Jérôme Coumet, le maire (DVG) du 13e qui est « au courant », se veut « vigilant ». Si l’élu a prévu d’envoyer les équipes de la DPSP, la future police municipale d’Anne Hidalgo, la maire (PS) de Paris, « encadrer la sortie des écoles » dès lundi, il veut toutefois minimiser : « Il n’y a pas eu ces derniers jours de plaintes au commissariat du 13e. »

« Justement, nous voulons encourager les victimes à porter plainte », rectifie Sun-Lay Tan, porte-parole de Sécurité pour tous, autre pilier de Chinatown, à la tête d’un collectif important regroupant 46 associations asiatiques. « Parce que là, on est en plein fantasme. C’est le Chinois frêle, discret, qui réussit, gagne de l’argent et ne va jamais porter plainte. » Dès lundi, Sun-Lay Tan « va interpeller les préfets de Paris et d’Ile-de-France » et soutenir les victimes.

« Cette haine est montée crescendo et a explosé mercredi soir, regrette Sun-Lay Tan. Des villes comme Paris mais aussi Aubervilliers, Pantin, La Courneuve, Bobigny (Seine-Saint-Denis), Créteil, Vitry (Val-de-Marne) sont particulièrement visées. On nous crache dessus dans la rue. Des gens se sont pris des claques. Dans le métro, on change de siège pour ne pas être à côté de nous. Des messages haineux sont retweetés plus de 800 fois ! On est en plein désarroi. On se sent seuls et abandonnés par les pouvoirs publics. Seuls quelques élus se sont mobilisés. »

Ce samedi, Buon Tan, député de Paris (LREM), d’origine cambodgienne, s’est réuni avec le Haut conseil des Asiatiques de France. « Il faut agir vite. J’ai rendez-vous avec les préfets. Je ne veux pas qu’il y ait une escalade », assène l’élu, qui s’est aussi exprimé sur Twitter.

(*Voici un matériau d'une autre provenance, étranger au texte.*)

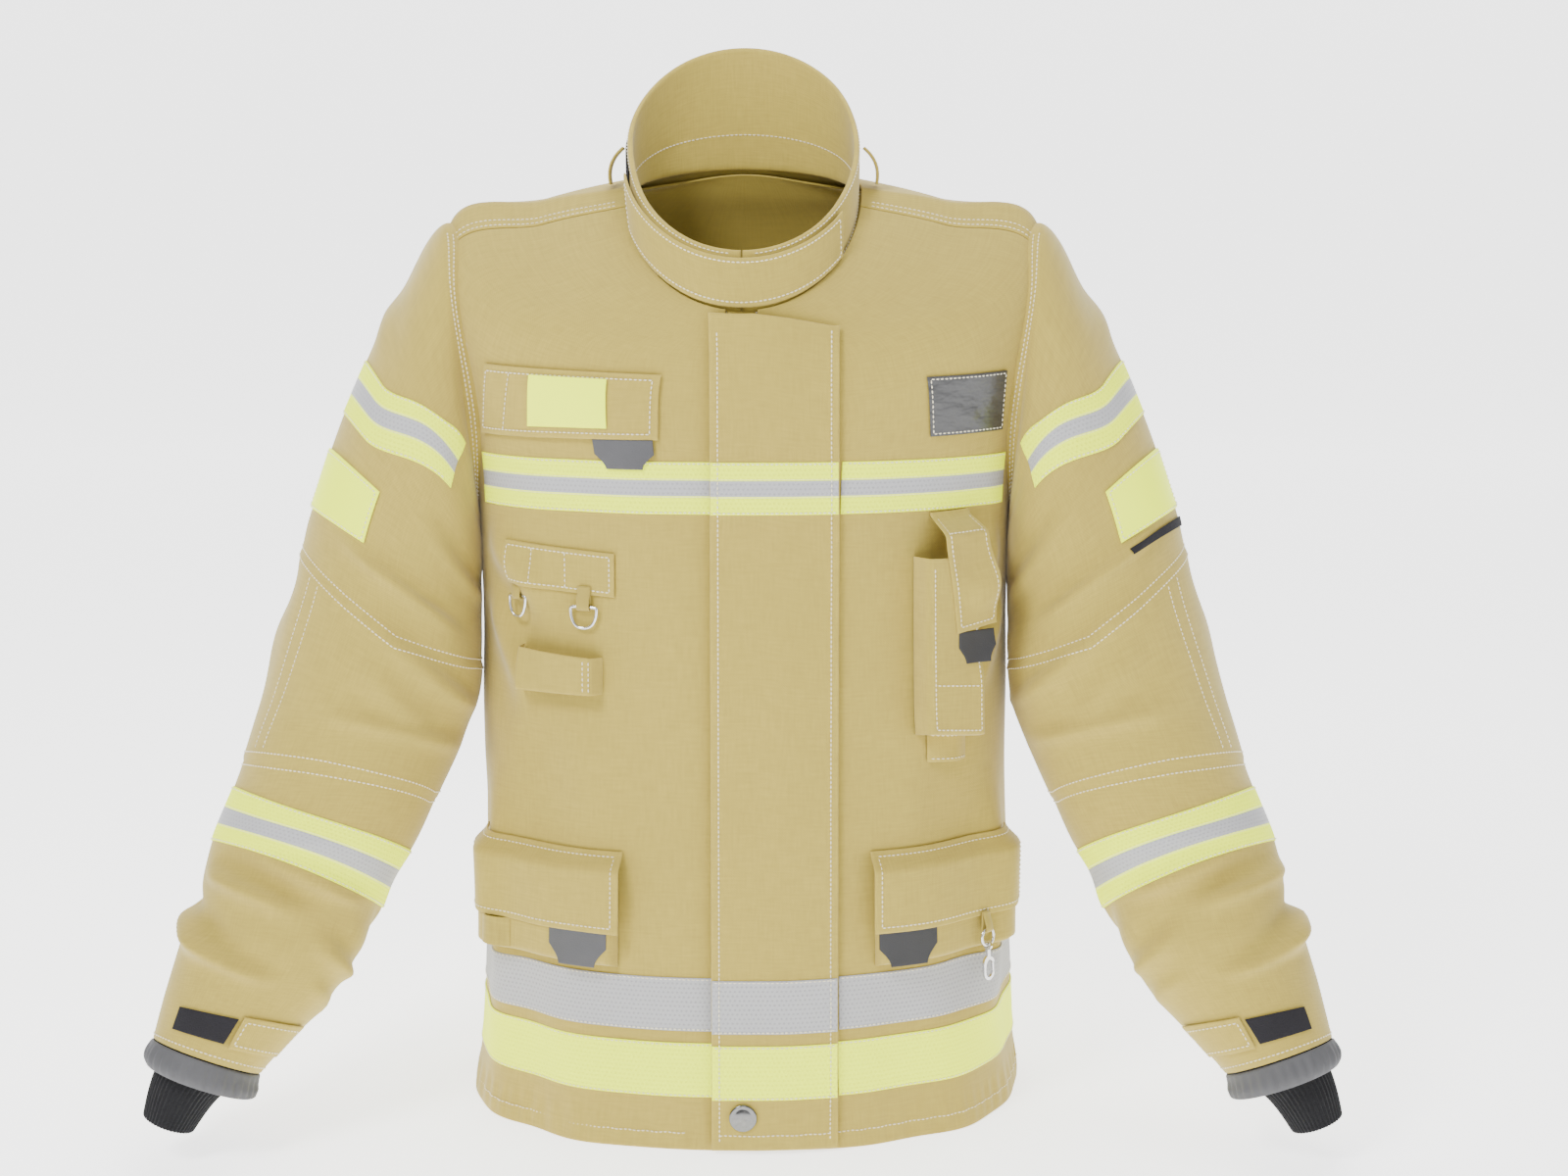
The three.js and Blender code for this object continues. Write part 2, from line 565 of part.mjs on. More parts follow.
// A bellows pocket: an open-topped box of cloth. Its front wall stops a little below its sides.
function bellows(cornerList, nx, nz, depth, wall, mouth) {
  const whole = onBody(cornerList, nx, nz, LIE, depth);
  const [a, b, c, d] = cornerList;
  const turn = (wall / WALL_TURN) * (180 / Math.PI);
  const past = 12; // the room runs out of the pocket's top
  const inside = (foot) => [
    [a[0] + turn, a[1] + foot],
    [b[0] - turn, b[1] + foot],
    [c[0] - turn, c[1] + past],
    [d[0] + turn, d[1] + past],
  ];
  const room = onBody(inside(wall), nx, nz, LIE + wall, depth - wall);
  const gate = onBody(inside(mouth), nx, nz, depth - wall - 1, depth + 2);
  return cut(whole, room, gate);
}
// A flap sewn above a pocket: it leaves the body at its top edge and lies over the pocket.
const hangingFlap = (cornerList, nx, depth, ramp) => {
  const lift = (w) => lerp(depth + 2 * GAP, LIE, smooth((w - (1 - ramp)) / ramp));
  return sheet(bodyAt, corners(cornerList), nx, 7, (s, w) => lift(w), (s, w) => lift(w) + FLAP);
};
const radioPocket = [[-54.8, 366], [-37.2, 358], [-38.2, 537], [-55.2, 539]];
add("radio_pocket", bellows(radioPocket, 3, 4, RADIO_DEPTH, POCKET_WALL, 160), "cloth");
const radioFlap = [[-46.7, 458], [-33.5, 464], [-37.2, 566], [-50.8, 565]];
add("radio_flap", hangingFlap(radioFlap, 4, RADIO_DEPTH, 0.2), "cloth");
const radioPull = tabCorners(-45.5, -35, 457, 434);
add("radio_tab", onBody(radioPull, 3, 2, RADIO_DEPTH + GAP, RADIO_DEPTH + GAP + TAB), "dark");

const pockets = {
  right: { outer: -163, inner: -113.5, tab: [-128.5, -115.5], look: "tab", flapOut: -164, flapIn: -112.3 },
  left: { outer: -17, inner: -65, tab: [-64, -51], look: "dark", flapOut: -16.5, flapIn: -66 },
};
const POCKET_Z = [157, 243];
const POCKET_FLAP_Z = [190, 263];
for (const [side, p] of Object.entries(pockets)) {
  const [from, to] = [Math.min(p.outer, p.inner), Math.max(p.outer, p.inner)];
  const [f0, f1] = [Math.min(p.flapOut, p.flapIn), Math.max(p.flapOut, p.flapIn)];
  const [low, high] = POCKET_Z;
  const pocketCorners = [[from, low], [to, low], [to, high], [from, high]];
  add(side + "_pocket", bellows(pocketCorners, 7, 2, POCKET_DEPTH, POCKET_WALL, 68), "cloth");
  const [flapLow, flapHigh] = POCKET_FLAP_Z;
  const flapCorners = [[f0, flapLow], [f1, flapLow], [f1, flapHigh], [f0, flapHigh]];
  add(side + "_pocket_flap", hangingFlap(flapCorners, 8, POCKET_DEPTH, 0.24), "cloth");
  const pull = tabCorners(p.tab[0], p.tab[1], flapLow - GAP, 161);
  add(side + "_pocket_tab", onBody(pull, 3, 2, POCKET_DEPTH + GAP, POCKET_DEPTH + GAP + TAB), p.look);
}
const archAt = (s) => 5 * Math.sin(Math.PI * s);
const smallLoop = sheet(bodyAt, corners([[-150.5, 165], [-140, 165], [-140, 180], [-150.5, 180]]), 6, 1,
  (s) => POCKET_DEPTH + GAP + archAt(s), (s) => POCKET_DEPTH + GAP + 1.6 + archAt(s));
add("right_pocket_loop", smallLoop, "webbing");

// Left pocket: a hanging loop, its ring, and the snap hook with a sprung gate.
const HOOK_X = 211;
const HOOK_Z = 188.5;
const hookSeat = seat(HOOK_X, HOOK_Z, POCKET_DEPTH + 1.2);
add("left_pocket_loop", placed(foldedLoop(7, 14, LOOP_DEPTH), hookSeat), "webbing");
const ringMid = LOOP_DEPTH / 2;
const ringDrop = eyeBelow(14);
const RING_R = 8;
add("hook_ring", placed(wireRing(RING_R, 1).translate(0, ringDrop, ringMid), hookSeat), "metal");
// The hook's body: a small eye across the ring's lower wire, a stem and an open bow.
const eyeDrop = ringDrop - 2 * RING_R;
const stem = new THREE.Shape();
stem.absarc(0, 0, 4.6, 0, 2 * Math.PI, false);
const stemHole = new THREE.Path();
stemHole.absarc(0, 0, 2.2, 0, 2 * Math.PI, true);
stem.holes.push(stemHole);
const HOOK_THICK = 2.6;
const plate = (outline) => {
  const g = new THREE.ExtrudeGeometry(outline, { depth: HOOK_THICK, bevelEnabled: false, curveSegments: 5 });
  return g.translate(0, 0, -HOOK_THICK / 2);
};
const bow = new THREE.Shape();
bow.moveTo(-2, -3.4);
bow.lineTo(2, -3.4);
bow.lineTo(2, -11);
bow.quadraticCurveTo(7, -13, 7, -17);
bow.lineTo(4.4, -17);
bow.quadraticCurveTo(4.4, -14.5, 0, -13.5);
bow.quadraticCurveTo(-4.4, -15, -4.4, -22);
bow.absarc(0, -26, 4.4, Math.PI, 2 * Math.PI, false);
bow.lineTo(7, -26);
bow.absarc(0, -26, 7, 0, Math.PI, true);
bow.lineTo(-7, -18);
bow.quadraticCurveTo(-7, -12, -2, -10);
bow.closePath();
const hookTurn = new THREE.Matrix4().makeRotationY(Math.PI / 2);
const eyePart = plate(stem).applyMatrix4(hookTurn);
const hookGeometry = join(eyePart, plate(bow)).translate(0, eyeDrop, ringMid);
add("hook_body", placed(hookGeometry, hookSeat), "metal");
const gate = box(2, 8.2, 2, 5.7, eyeDrop - 21.6, ringMid);
add("hook_gate", placed(gate, hookSeat), "metal");

// Sleeves with their bands, plates, cuff straps, gaiters and wristlets.
const core = plug(bodyRow, -0.3, bodyTop, 36, 12, -CLOTH);
const bandTop = (phi) => lerp(3.18, 1.43, smooth((Math.abs(phi) - 42) / 82));
const UPPER_RISE = 0.7; // more height where the sleeve swells out of the armhole
const bandFoot = (phi) => lerp(3.95, 3, smooth((Math.abs(phi) - 48) / 75));
const lowBand = (phi) => 9.2 + 0.95 * Math.sin(rad(phi) / 2) ** 2;
const onSleeve = (side, map, nx, nz, inner, outer, ring) =>
  sheet(sleeveAt[side], map, nx, nz, inner, outer, ring);
for (const side of ["right", "left"]) {
  const whole = (s, w) => [360 * s, lerp(SLEEVE_FROM, CUFF_T, w)];
  const tube = onSleeve(side, whole, SLEEVE_ROUND, SLEEVE_ROWS, -CLOTH, 0, true);
  add(side + "_sleeve", cut(tube, core), "cloth");
  const upper = onSleeve(side, (s, w) => {
    const phi = lerp(-111, 111, s);
    return [phi, lerp(bandFoot(phi), bandTop(phi), w)];
  }, 16, 4, SLEEVE_LIE + UPPER_RISE, SLEEVE_LIE + UPPER_RISE + BAND);
  add(side + "_upper_band", upper, "yellow");
  const lower = onSleeve(side, (s, w) => {
    const phi = 360 * s;
    return [phi, lowBand(phi) + 0.88 * w];
  }, 24, 1, SLEEVE_LIE, SLEEVE_LIE + BAND, true);
  add(side + "_lower_band", lower, "yellow");
  const plateMap = corners([[2, 5.15], [71, 5.1], [71, 4.3], [-4, 4.38]]);
  add(side + "_sleeve_plate", onSleeve(side, plateMap, 6, 1, SLEEVE_LIE, SLEEVE_LIE + 1.2), "yellow");
  const strapMap = corners([[109, 13.75], [168, 13.72], [168, 13.36], [107, 13.38]]);
  add(side + "_cuff_strap", onSleeve(side, strapMap, 6, 1, SLEEVE_LIE, SLEEVE_LIE + 2), "cloth");
  const gaiterMap = (s, w) => [360 * s, lerp(CUFF_T + 0.014, 14.75, w)];
  const gaiter = onSleeve(side, gaiterMap, SLEEVE_ROUND, 1, -CLOTH, 1.5, true);
  add(side + "_cuff_gaiter", gaiter, "tab");
  const knit = sheet(wristAt[side], (s, w) => [360 * s, 3 * w], SLEEVE_ROUND, 3, -2, 0, true);
  add(side + "_wristlet", knit, "knit");
}

// The origin is the middle of the bounding box's foot.
const extent = new THREE.Box3().setFromObject(group, true);
const middle = extent.getCenter(new THREE.Vector3());
group.position.set(-middle.x, -middle.y, -extent.min.z);

export default group;
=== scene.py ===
"""A firefighter's turnout coat, closed and standing on its hem, dressed over its CAD frame."""

import math

import bmesh
import bpy
import numpy as np
from mathutils import Matrix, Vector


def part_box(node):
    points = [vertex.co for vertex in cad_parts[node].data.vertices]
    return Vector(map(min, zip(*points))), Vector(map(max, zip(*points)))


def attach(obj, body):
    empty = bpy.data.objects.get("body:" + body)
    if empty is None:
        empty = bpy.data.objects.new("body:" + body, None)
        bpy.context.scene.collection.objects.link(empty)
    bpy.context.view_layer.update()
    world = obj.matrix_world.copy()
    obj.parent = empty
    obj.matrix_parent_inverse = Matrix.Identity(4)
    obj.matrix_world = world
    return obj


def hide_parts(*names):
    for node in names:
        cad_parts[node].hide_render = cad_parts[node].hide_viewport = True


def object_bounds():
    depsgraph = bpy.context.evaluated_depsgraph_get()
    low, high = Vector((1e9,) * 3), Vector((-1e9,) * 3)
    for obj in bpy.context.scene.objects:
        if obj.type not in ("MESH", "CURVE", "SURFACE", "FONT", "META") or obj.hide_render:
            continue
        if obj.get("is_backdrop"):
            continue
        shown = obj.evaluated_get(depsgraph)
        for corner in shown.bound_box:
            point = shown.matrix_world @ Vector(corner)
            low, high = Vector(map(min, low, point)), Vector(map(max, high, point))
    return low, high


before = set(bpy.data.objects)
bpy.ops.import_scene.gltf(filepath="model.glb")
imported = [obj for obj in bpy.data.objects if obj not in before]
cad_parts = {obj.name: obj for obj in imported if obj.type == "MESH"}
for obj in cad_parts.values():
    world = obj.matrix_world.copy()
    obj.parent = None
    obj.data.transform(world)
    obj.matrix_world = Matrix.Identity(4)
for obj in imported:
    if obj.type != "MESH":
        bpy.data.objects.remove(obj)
CAD_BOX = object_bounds()

bl_info = {
    "name": "Turnout coat",
    "version": (1, 0, 0),
    "blender": (4, 5, 0),
    "location": "View3D > Sidebar > Coat",
    "description": "Builds the cloth, trims and hardware of a turnout coat over its frame",
    "category": "Object",
}

# ---------------------------------------------------------------- sizes shared with the frame, mm
GAP = 0.3
HEM_Z = -10.0
BACK_AT_HEM = 165.0
FRONT_AT_HEM = 178.0
FRONT_SLOPE = 0.08
ZIP_HALF = 14.0
FLAP_FREE_X, FLAP_SEWN_X = -28.0, 85.0
FLAP_FOOT_Z, FLAP_TOP_Z = -7.0, 730.0
ZIP_TOP_Z, ZIP_FOOT_Z = 728.0, 52.0
CHEST_BAND_Z, SILVER_BAND_Z, YELLOW_BAND_Z = (567.0, 613.0), (101.0, 150.0), (40.0, 90.0)
POCKET_DEPTH, RADIO_DEPTH, TORCH_DEPTH = 14.0, 28.0, 17.0
POCKET_Z, POCKET_FLAP_Z = (157.0, 243.0), (190.0, 263.0)
SNAP_Z = 24.0
CUFF_T = 14.0
COLLAR_SPLIT = 0.35
HEM_STITCH_Z = 6.0
# The frame's hem foot is its origin, so the sizes above are moved by these millimetres.
SHIFT = np.array([0.0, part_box("back_panel")[1].y * 1000 - BACK_AT_HEM, -HEM_Z])

# Rings of the body: side z, half width, front z, back depth, back z and squareness.
BODY_RINGS = np.array([
    [HEM_Z, 265, HEM_Z, 165, HEM_Z, 2.3],
    [90, 254, 90, 150, 90, 2.3],
    [380, 248, 380, 138, 380, 2.3],
    [600, 250, 590, 142, 610, 2.3],
    [812, 272, 690, 118, 790, 2.3],
    [838, 185, 722, 95, 850, 2.15],
    [850, 108, 745, 85, 872, 2],
], float)
COLLAR_RINGS = np.array([
    [844, 105, 739, 82, 866, 2, 115],
    [870, 106, 768, 92, 925, 2, 112],
    [893, 106, 797, 96, 980, 2, 104],
], float)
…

Des coups, des insultes, des menaces et la peur. Françoise (les prénoms ont été modifiés), 37 ans, 1,54 m, enseignante-chercheuse, l’œil encore injecté de sang par les coups qu’elle s’est pris, le corps couvert d’hématomes, raconte ce samedi, digne mais un filet de sanglots dans la voix, l’agression qu’elle a subie mardi.

« C’était le soir, avant le couvre-feu. » Françoise prenait le bus porte de Choisy, à Paris (13e) et s’est embrouillée à bord, « poliment » dit-elle, avec un jeune couple sur une histoire de masque et de toux.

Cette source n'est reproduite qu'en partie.